Idowu cited public transportation, education and the cost of housing as top issues that concern the more than 2,000 neighborhood residents he’s spoken with. While a ride on the MBTA subway system or in Zone 1A of the commuter rail system costs $2.25, many Hyde Park residents use commuter rail stations outside that zone and must pay $6.25 for a ride to South Station.
“People here pay extra money to travel the same distance as people in other parts of the city,” he said.
Idowu said he would make changing the fare structure a priority, as well as improving service for buses that take riders to the Forest Hills Orange Line station.
He also would champion increasing state spending on education to keep pace with increasing costs for school districts.
“A lot of people are concerned that we’re not keeping our commitment to fully fund education,” he said.
Regarding housing, he cited the Legislature’s recent failure to pass the Jim Brooks Stabilization Act, a state law backed by the administration of Mayor Martin Walsh that would have required owners of large properties to notify city officials of pending evictions.
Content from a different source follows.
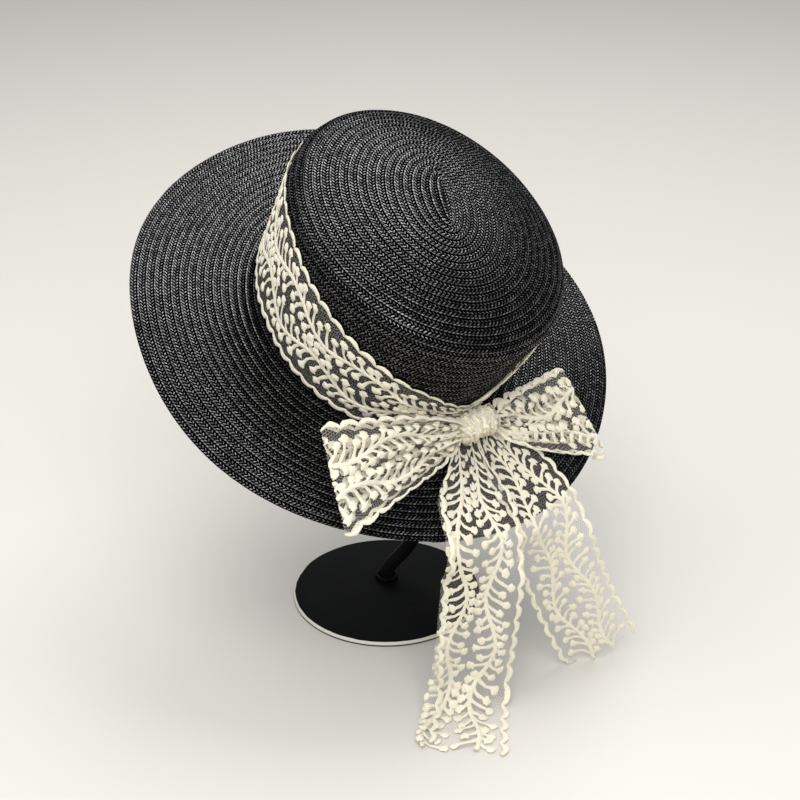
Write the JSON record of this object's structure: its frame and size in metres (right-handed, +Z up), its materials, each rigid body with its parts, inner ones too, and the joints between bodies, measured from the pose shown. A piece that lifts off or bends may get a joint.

“All it was going to do is get us data,” he said of the failed bill. “We don’t have a champion at the State House representing this district.”
Van Ness said her priorities include addressing state Chapter 70 education funding, public transportation and the pressure of rising rents and new real estate development on Hyde Park residents.
“People are worried that housing prices are going to shoot through the roof,” she said.
She also would like to see the MBTA honor its stated commitment to transform the Fairmount commuter rail line into a rapid transit line with $2.25 fares at all stations, rather than the current $6.25 still charged at the outermost station, Readville.
Van Ness also said she would support new revenue to pay for improvements.
“We need more revenue to invest in our community and to make this a more just and equitable commonwealth,” she said.